In the following material, identify every line holding the string "caption" and return it.
#### Data lines ####
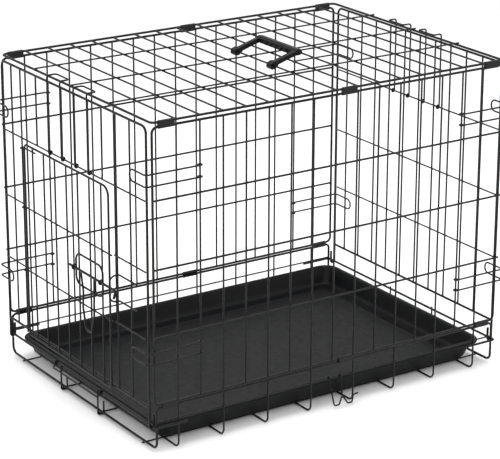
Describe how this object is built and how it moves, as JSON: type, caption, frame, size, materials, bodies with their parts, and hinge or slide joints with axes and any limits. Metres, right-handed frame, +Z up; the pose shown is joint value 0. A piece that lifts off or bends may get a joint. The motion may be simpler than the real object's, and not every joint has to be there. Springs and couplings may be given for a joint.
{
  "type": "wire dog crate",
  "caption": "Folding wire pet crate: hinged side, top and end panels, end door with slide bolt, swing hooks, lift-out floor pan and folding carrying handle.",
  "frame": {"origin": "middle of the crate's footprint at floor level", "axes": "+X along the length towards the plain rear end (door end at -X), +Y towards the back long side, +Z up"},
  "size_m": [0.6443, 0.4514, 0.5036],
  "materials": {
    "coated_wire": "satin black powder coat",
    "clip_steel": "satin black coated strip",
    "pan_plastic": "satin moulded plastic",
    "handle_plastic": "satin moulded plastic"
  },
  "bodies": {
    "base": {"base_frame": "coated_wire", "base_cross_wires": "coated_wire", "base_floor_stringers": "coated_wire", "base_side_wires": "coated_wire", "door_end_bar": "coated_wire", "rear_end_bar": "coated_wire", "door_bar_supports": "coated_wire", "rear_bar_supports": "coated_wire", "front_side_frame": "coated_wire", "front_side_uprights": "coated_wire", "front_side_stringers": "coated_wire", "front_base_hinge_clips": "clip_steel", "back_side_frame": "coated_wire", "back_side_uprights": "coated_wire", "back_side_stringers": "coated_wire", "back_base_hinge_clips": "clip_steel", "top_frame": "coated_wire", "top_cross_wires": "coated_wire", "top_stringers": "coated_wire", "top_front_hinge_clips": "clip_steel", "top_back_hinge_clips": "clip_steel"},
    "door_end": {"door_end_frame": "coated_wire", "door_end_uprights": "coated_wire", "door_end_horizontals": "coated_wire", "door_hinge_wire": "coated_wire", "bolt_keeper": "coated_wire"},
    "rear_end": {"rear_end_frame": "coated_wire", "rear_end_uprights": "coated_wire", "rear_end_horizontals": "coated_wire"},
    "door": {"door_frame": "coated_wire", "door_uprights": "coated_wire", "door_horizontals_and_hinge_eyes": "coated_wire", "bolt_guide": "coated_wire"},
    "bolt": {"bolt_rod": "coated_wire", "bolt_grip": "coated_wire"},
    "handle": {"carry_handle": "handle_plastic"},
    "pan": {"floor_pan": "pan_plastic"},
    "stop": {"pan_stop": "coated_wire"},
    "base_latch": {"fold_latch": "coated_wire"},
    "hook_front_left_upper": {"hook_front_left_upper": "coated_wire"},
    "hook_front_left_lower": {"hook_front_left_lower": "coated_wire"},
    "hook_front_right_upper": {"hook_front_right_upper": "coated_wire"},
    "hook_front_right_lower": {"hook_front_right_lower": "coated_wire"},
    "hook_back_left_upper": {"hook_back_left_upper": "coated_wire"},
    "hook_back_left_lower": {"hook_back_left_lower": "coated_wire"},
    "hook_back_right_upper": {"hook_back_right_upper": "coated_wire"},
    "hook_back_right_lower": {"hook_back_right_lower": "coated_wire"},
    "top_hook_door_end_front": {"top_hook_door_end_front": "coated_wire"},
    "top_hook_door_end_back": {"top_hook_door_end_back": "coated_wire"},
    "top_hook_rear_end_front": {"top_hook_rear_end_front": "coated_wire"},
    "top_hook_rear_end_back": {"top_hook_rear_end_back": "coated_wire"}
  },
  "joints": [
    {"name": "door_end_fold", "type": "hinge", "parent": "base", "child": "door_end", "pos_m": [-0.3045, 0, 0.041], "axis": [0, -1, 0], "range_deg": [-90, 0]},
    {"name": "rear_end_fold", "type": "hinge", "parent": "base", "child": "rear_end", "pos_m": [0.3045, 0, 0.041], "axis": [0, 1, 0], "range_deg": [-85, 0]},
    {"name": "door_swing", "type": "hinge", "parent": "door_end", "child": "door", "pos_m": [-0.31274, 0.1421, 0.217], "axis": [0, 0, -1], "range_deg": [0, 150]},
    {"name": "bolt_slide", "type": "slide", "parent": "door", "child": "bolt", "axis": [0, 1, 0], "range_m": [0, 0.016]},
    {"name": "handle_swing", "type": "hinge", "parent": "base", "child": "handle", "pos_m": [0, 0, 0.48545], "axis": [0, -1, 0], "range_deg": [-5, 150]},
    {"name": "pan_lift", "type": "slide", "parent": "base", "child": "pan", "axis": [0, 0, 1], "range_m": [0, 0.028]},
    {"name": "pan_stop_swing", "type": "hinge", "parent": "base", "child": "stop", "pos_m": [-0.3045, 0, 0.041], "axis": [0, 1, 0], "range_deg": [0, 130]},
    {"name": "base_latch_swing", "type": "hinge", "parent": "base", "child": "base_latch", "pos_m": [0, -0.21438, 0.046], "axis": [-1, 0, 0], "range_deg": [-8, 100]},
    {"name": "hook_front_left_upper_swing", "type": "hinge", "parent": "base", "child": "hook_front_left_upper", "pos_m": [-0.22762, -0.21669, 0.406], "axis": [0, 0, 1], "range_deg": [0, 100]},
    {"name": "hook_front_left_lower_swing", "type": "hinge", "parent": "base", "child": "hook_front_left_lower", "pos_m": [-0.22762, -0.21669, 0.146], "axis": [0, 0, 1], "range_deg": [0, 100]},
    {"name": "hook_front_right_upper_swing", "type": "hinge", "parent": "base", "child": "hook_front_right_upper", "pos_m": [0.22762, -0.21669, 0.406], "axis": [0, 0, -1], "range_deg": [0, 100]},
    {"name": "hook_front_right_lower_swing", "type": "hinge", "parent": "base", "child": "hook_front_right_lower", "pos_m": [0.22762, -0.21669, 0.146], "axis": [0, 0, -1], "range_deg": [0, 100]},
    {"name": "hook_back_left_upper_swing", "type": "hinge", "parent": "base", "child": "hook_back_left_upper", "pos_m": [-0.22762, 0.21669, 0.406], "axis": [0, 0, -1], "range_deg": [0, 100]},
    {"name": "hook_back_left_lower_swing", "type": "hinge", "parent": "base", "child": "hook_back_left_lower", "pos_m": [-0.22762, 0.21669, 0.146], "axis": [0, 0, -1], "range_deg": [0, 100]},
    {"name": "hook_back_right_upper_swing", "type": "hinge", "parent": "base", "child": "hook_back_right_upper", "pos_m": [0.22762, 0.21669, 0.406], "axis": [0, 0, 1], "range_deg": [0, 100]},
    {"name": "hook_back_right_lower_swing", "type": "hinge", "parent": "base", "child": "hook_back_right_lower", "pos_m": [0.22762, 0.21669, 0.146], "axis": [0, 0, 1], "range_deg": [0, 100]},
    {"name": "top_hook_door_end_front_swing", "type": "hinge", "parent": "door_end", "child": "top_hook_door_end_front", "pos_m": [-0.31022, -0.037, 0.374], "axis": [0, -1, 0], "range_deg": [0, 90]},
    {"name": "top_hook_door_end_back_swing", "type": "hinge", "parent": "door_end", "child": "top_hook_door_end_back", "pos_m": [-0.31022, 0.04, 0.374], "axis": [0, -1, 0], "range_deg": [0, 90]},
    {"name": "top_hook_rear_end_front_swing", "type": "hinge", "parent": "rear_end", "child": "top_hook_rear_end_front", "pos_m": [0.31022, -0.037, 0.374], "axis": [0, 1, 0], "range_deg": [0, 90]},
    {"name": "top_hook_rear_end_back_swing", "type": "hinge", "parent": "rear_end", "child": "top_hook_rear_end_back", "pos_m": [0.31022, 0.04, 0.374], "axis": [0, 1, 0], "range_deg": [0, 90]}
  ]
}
####
Response below =
Describe how this object is built and how it moves, as JSON: type, caption, frame, size, materials, bodies with their parts, and hinge or slide joints with axes and any limits. Metres, right-handed frame, +Z up; the pose shown is joint value 0. A piece that lifts off or bends may get a joint. The motion may be simpler than the real object's, and not every joint has to be there. Springs and couplings may be given for a joint.
  "caption": "Folding wire pet crate: hinged side, top and end panels, end door with slide bolt, swing hooks, lift-out floor pan and folding carrying handle.",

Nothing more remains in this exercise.